Support Hyperallergic’s independent arts journalism.
LOS ANGELES — One year ago during the Frieze LA art fair, activist and artist Patrisse Cullors led a crowd of art-goers in a communal performance of the Electric Slide. In the middle of the faux-New York City streetscape of the Paramount Studios backlot where Frieze was held, participants shimmied and side-stepped in unison as Cullors guided them through the movements. The joyful and sometimes goofy dance was a welcome, judgement-free alternative to the commercial art-world intrigues unfolding within the large fair tent. Titled “Fuck White Supremacy, Let’s Get Free,” the performance was an attempt to bring Cullors’s activism — she is a co-founder of Black Lives Matter and an advocate for prison abolition — into a space and to an audience that might not be as familiar with it. She viewed it as a way for people to rejuvenate, regenerate, and refocus through movement and community.
“The last four years of this administration has been demoralizing,” she told the Art Newspaper last year. “Part of the response is to not allow them to take away our joy — not allow them to take away our laughter, our creativity.”
Though the work addresses the big umbrella issue of white supremacy, each iteration has a specific motivation. Cullors first performed the piece in 2019 in the parking lot behind ltd gallery in Mid-Wilshire, as a response to the child separations and detentions at the border. The Frieze performance was tied to an LA County prison reform ballot measure she was leading at the time. “Getting to reach a global audience this year is important and necessary,” she told Hyperallergic via email. “We have the opportunity through this piece to focus on challenging white supremacy in all of its forms. The Black Lives Matter movement has grown so much globally since I co-founded it in 2013 and getting to dance with the world in this moment is a celebration of that.”
The Electric Slide is a line dance created in 1976 by choreographer Ric Silver to accompany “Electric Boogie,” a reggae-tinged, mid-tempo disco song by reggae legend Bunny Wailer (who passed away earlier this month). A subsequent recording by Marcia Griffiths in 1983 renewed its popularity, but it was her 1989 remix that cemented the enduring legacy of both the song and dance. “It has something to do with unifying large, diverse crowds of people,” Griffiths said of the song’s crossover appeal in 1989. “It is a cultural phenomenon, really something to behold.”
“In the Black community we do the electric slide at weddings and funerals to celebrate life and to process grief,” explained Cullors. “The steps are so simple but people can add in their own expressions to move, heal, and recharge their bodies and spirits.”

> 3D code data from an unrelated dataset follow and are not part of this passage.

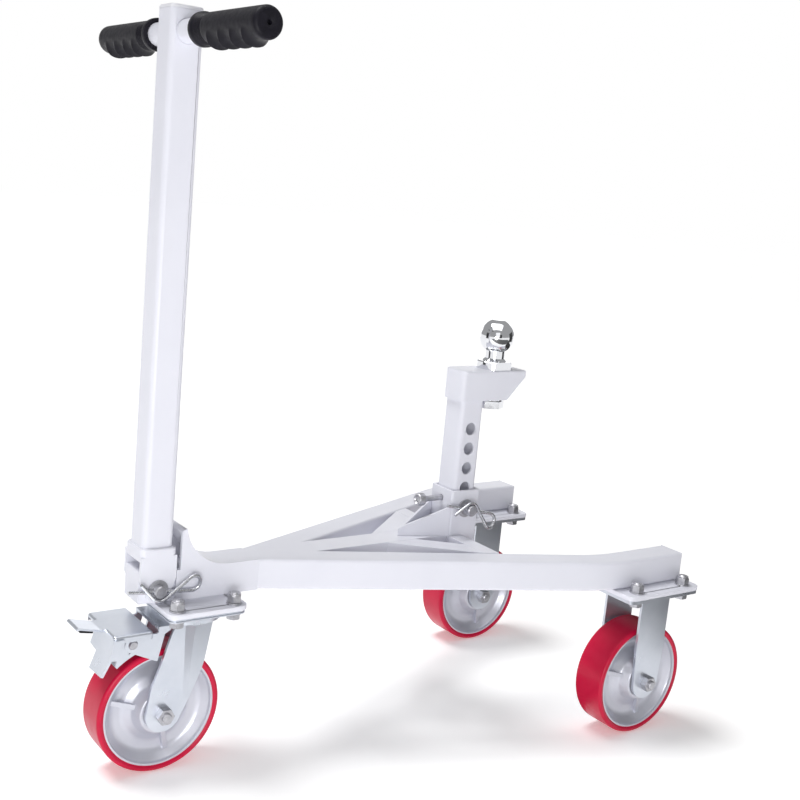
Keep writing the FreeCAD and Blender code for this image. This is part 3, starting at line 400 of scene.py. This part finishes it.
world = bpy.data.worlds.new("studio")
bpy.context.scene.world = world
world.use_nodes = True
seen = world.node_tree.nodes["Background"]
seen.inputs["Color"].default_value = (1.0, 1.0, 1.0, 1.0)
rays = world.node_tree.nodes.new("ShaderNodeLightPath")


def world_level(ray, otherwise, when_seen):
    """A brightness that depends on the kind of ray that reaches the world."""
    node = world.node_tree.nodes.new("ShaderNodeMapRange")
    node.inputs["To Min"].default_value = otherwise
    node.inputs["To Max"].default_value = when_seen
    world.node_tree.links.new(rays.outputs[ray], node.inputs["Value"])
    return node.outputs["Result"]


brightest = world.node_tree.nodes.new("ShaderNodeMath")
brightest.operation = "MAXIMUM"
world.node_tree.links.new(world_level("Is Camera Ray", WORLD_LEVEL, 1.0), brightest.inputs[0])
world.node_tree.links.new(world_level("Is Glossy Ray", WORLD_LEVEL, WORLD_SHEEN), brightest.inputs[1])
world.node_tree.links.new(brightest.outputs[0], seen.inputs["Strength"])


def softbox(name, place, target, size, power):
    data = bpy.data.lights.new(name, "AREA")
    data.shape = "RECTANGLE"
    data.size, data.size_y = size
    data.energy = power
    lamp = bpy.data.objects.new(name, data)
    lamp.location = place
    lamp.rotation_mode = "QUATERNION"
    lamp.rotation_quaternion = (Vector(target) - Vector(place)).to_track_quat("-Z", "Y")
    bpy.context.scene.collection.objects.link(lamp)


softbox("front", (-1.1, -2.0, 1.2), (-0.2, 0, 0.4), (1.2, 1.2), 3.5)
softbox("low_front", (-0.9, -1.25, 0.35), (-0.33, 0, 0.2), (0.5, 0.4), 8.0)

sun_data = bpy.data.lights.new("sun", "SUN")
sun_data.energy = SUN_STRENGTH
sun_data.angle = math.radians(SUN_SPREAD)
sun = bpy.data.objects.new("sun", sun_data)
sun.rotation_mode = "QUATERNION"
sun.rotation_quaternion = Vector(SUN_DIRECTION).to_track_quat("-Z", "Y")
bpy.context.scene.collection.objects.link(sun)


def studio_card(name, place, target, size, tone, glow):
    """A card that only polished surfaces see, to paint their reflections: a dark one paints a dark
    reflection, a white one glows, though it is no lamp, and paints a bright reflection.
    """
    half_w, half_h = size[0] / 2, size[1] / 2
    mesh = bpy.data.meshes.new(name)
    corners = [(-half_w, -half_h, 0), (half_w, -half_h, 0), (half_w, half_h, 0), (-half_w, half_h, 0)]
    mesh.from_pydata(corners, [], [(0, 1, 2, 3)])
    card = bpy.data.objects.new(name, mesh)
    card.location = place
    card.rotation_mode = "QUATERNION"
    card.rotation_quaternion = (Vector(target) - Vector(place)).to_track_quat("-Z", "Y")
    painted_reflection = Shader(name + "_cloth", (tone, tone, tone), roughness=0.9)
    painted_reflection.bsdf.inputs["Emission Color"].default_value = (1, 1, 1, 1)
    painted_reflection.bsdf.inputs["Emission Strength"].default_value = glow
    mesh.materials.append(painted_reflection.material)
    card.visible_camera = False
    card.visible_diffuse = False
    card.visible_shadow = False
    bpy.context.scene.collection.objects.link(card)


# Cards for painted reflections only: the dark ones paint dark reflections in the metal, card_sky and
# card_back glow, though they are no lamps, and paint bright reflections.
studio_card("card_right", (1.7, -0.6, 0.4), (0.1, 0, 0.35), (1.0, 1.2), 0.04, 0.0)
studio_card("card_camera", (-0.35, -2.3, 0.80), (0.15, 0, 0.5), (0.55, 0.9), 0.03, 0.0)
studio_card("card_floor", (0.0, -1.35, 0.02), (0.0, -1.35, 1.0), (3.4, 1.6), 0.12, 0.0)
studio_card("card_left", (-1.9, 0.5, 0.6), (0.1, 0, 0.5), (0.7, 1.2), 0.05, 0.0)
studio_card("card_sky", (-0.3, -0.5, 2.6), (0.1, 0, 0.4), (2.4, 2.0), 0.8, 0.9)
studio_card("card_low", (0.62, -0.08, 0.17), (-0.27, -0.04, 0.17), (0.7, 0.32), 0.03, 0.0)
studio_card("card_ground", (0.28, -0.07, 0.003), (0.28, -0.07, 1.0), (0.62, 0.16), 0.03, 0.0)
studio_card("card_back", (1.3, 2.6, 0.75), (0, 0, 0.3), (4.6, 1.5), 0.8, 0.85)

# ---------------------------------------------------------------- camera
CAMERA_PLACE = at(-621.4, -1260.2, 743.75)
CAMERA_YAW = math.radians(36.19)        # from +Y towards +X
CAMERA_PITCH = math.radians(10.47)      # below the horizon
CAMERA_ROLL = math.radians(5.38)
CAMERA_LENS = 52.61                     # mm

camera_data = bpy.data.cameras.new("camera")
camera_data.lens = CAMERA_LENS
camera_data.sensor_width = 36.0
camera_data.clip_start = 0.01
camera_data.clip_end = 60.0
camera = bpy.data.objects.new("camera", camera_data)
forward = Vector((math.sin(CAMERA_YAW) * math.cos(CAMERA_PITCH),
                  math.cos(CAMERA_YAW) * math.cos(CAMERA_PITCH), -math.sin(CAMERA_PITCH)))
camera.location = CAMERA_PLACE
camera.rotation_mode = "QUATERNION"
camera.rotation_quaternion = forward.to_track_quat("-Z", "Y") @ Quaternion((0, 0, 1), CAMERA_ROLL)
bpy.context.scene.collection.objects.link(camera)
bpy.context.scene.camera = camera
bpy.context.scene.view_settings.view_transform = "Standard"
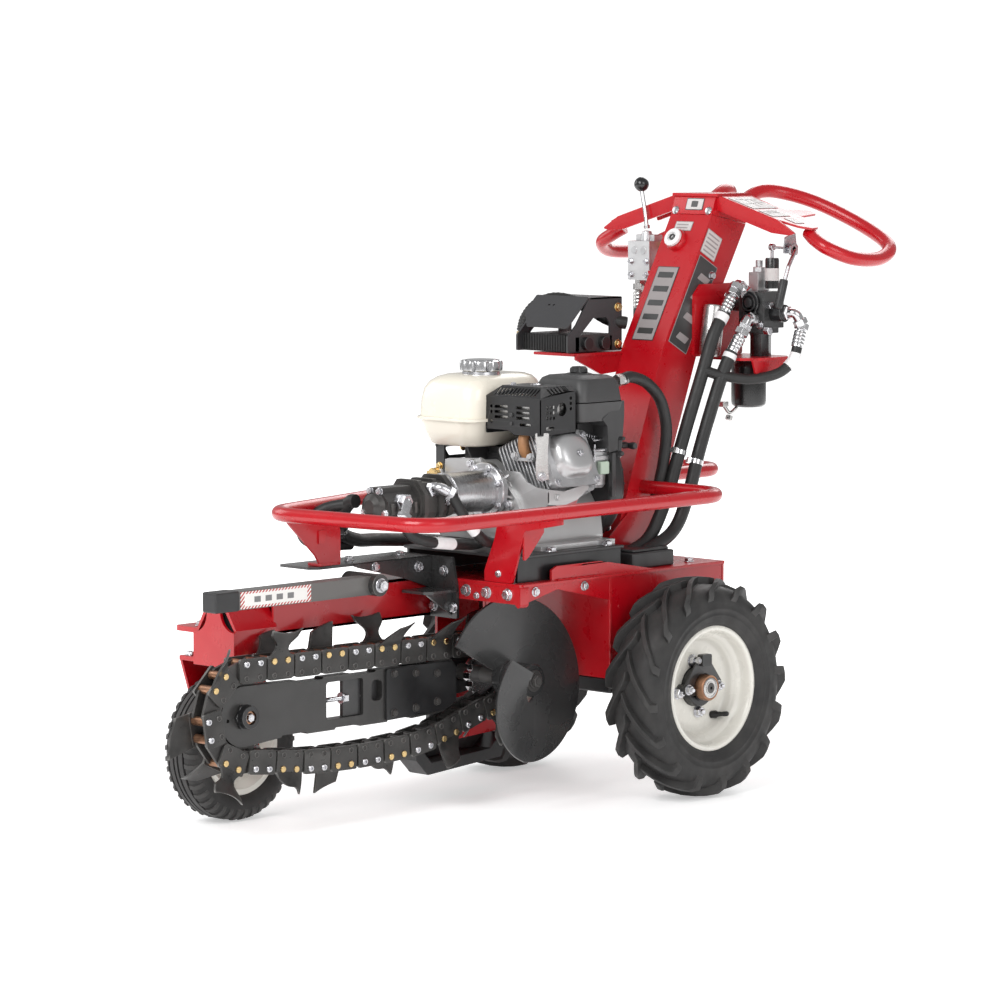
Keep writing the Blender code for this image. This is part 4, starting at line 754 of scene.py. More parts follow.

On Sunday April 11, Cullors will be restaging “F*ck White Supremacy, Let’s Get Free” online for a global audience, in partnership with the Hammer Museum with support from UGG footwear and apparel company. The events of the past year — including a worldwide pandemic and related isolation, police brutality, struggles for racial and economic justice, and a contested election — have left many of us feeling exhausted and disillusioned. There is a renewed urgency to connect with others around the world through a shared expression of exuberance and solidarity. Indeed the song’s closing lyrics speak to this sense of borderless camaraderie:
Now you can’t hold it, It’s electric!
But you know it’s there,
Yeah here there everywhere
“The museum’s mission has always been about harnessing the power of art and ideas to build a more just world, and joy is absolutely necessary for healing and for facing the many challenges ahead,” Ann Philbin, director of the Hammer Museum, said in a press statement. “This worldwide electric slide dance party with Patrisse is the perfect way to recharge and lift our spirits as we battle systemic racism.”
Joining Cullors during the six-hour live-streamed event will be two DJ collectives: Los Angeles-based Cumbiatón, whose mission is to “center womxn, trans, and queer people of color both on the dance floor and in the Dj booth,” and Everyday People, described by the New York Times as a “socially conscious daytime party that celebrates the African diaspora.” Participants can submit their own Electric Slide dance videos to be played during the event through the Hammer’s website. Before the party kicks off, Cullors and Hammer associate curator Erin Christovale will discuss the ideas behind the performance.
For Cullors, this performance is not an end in itself, but just one in a series that celebrates and energizes the movement for racial justice. “I hope that after the performance everyone will feel grounded and connected through shared joy,” she said. “Dancing brings people together and has the ability to heal. We are constantly being exposed to racial violence and death because of the US government and its neglectful response to COVID-19. We need joy and encouragement to keep fighting and winning. Our work is nowhere near done, but we can stop and celebrate what has been done so far.”
“F*ck White Supremacy, Let’s Get Free” will take place online via the Hammer Museum on Sunday, April 11, 12–6pm (PST). Participants can submit their own Electric Slide dance videos to be played during the event through the Hammer’s website.